If you provided an optimisation set file as input then the program also writes out another optimisation set run_optimisation_set.star file, updated with run_data.star, run_half<1/2>_class001_unfil.mrc files and the solvent mask file if provided as input. This run_optimisation_set.star file shouldn’t be confused with the _optimiser.star files used regularly by relion_refine.

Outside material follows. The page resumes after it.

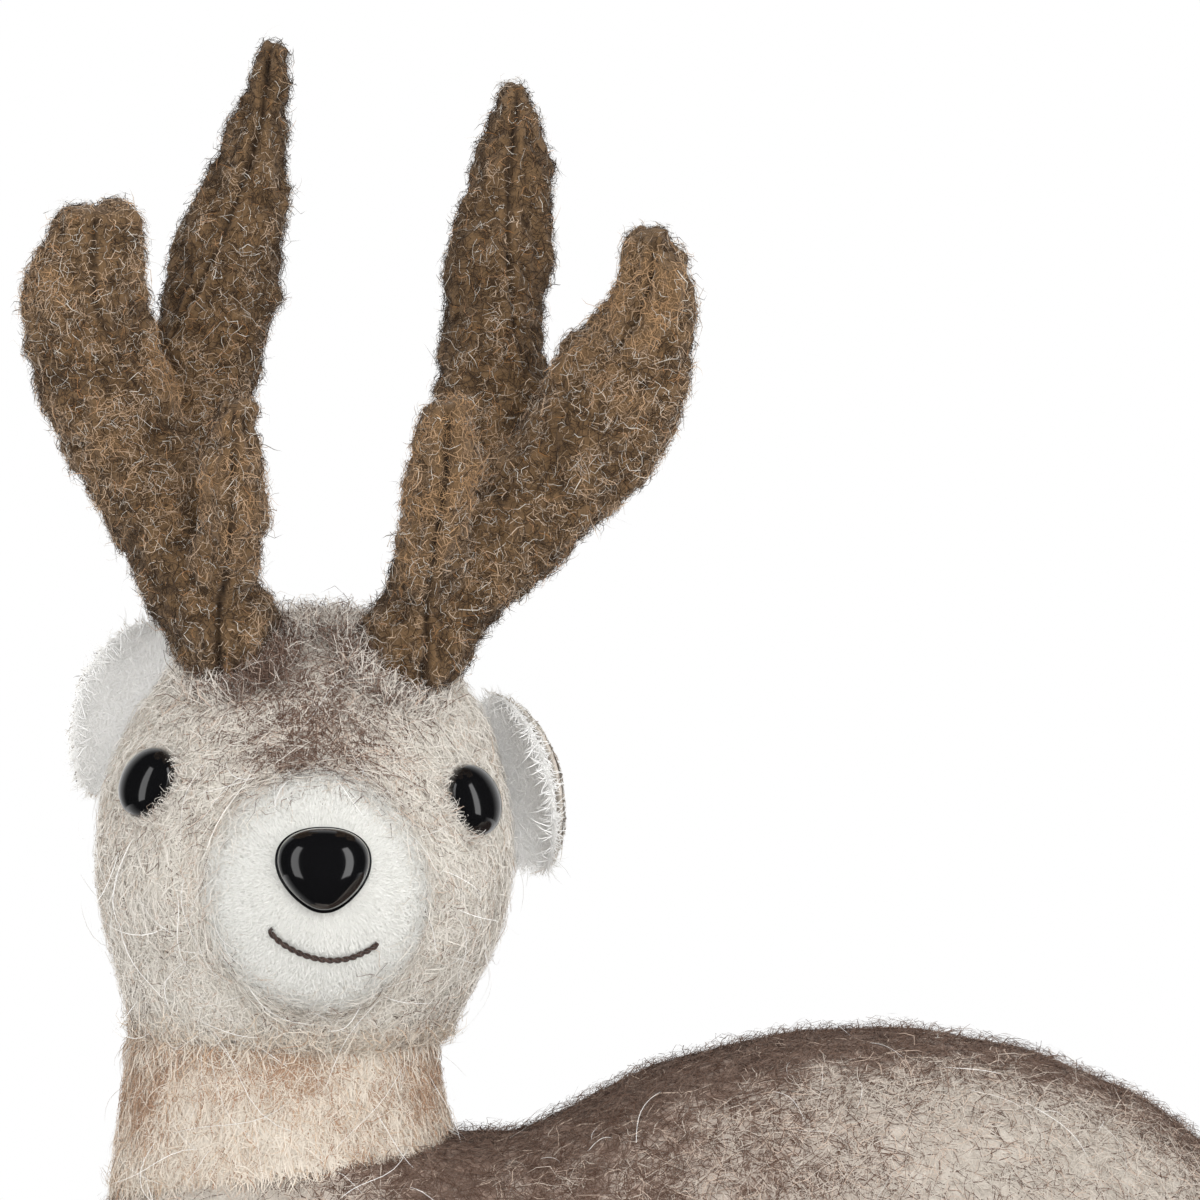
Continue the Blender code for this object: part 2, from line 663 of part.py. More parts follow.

This job will have likely reached Nyquist frequency so, to go to higher resolution, we will need a new set of pseudo-subtomo particles and reference map at a smaller binning factor, 2 or directly 1. Before this, since the refined map we obtained in this initial 3D refinement covers HIV capsid and matrix, we need to make sure the mask we will be using in the next refinement is aligned and focused on the capsid only. We suggest to recenter the reference as masks provided in masks/ folder are already centered. You could look at the output refined map (Refine3D/job009/run_class001.mrc) and mask (masks/mask_align_bin4.mrc) with a 3D viewer like IMOD 3dmod to estimate the Z offset between both maps, in pixels. In our case, it is 2.75 pixels but this could be different as it depends on the initial de novo model. Thus, recentering the particles can be done from the command-line:

relion_star_handler --i Refine3D/job009/run_data.star \
--o Refine3D/job009/run_data_z2.75.star --center --center_Z 2.75

To assess the capsid within the reference map is aligned with the mask, we could reconstruct it using the Tomo reconstruct particle job-type, described in the next step reconstruct particle.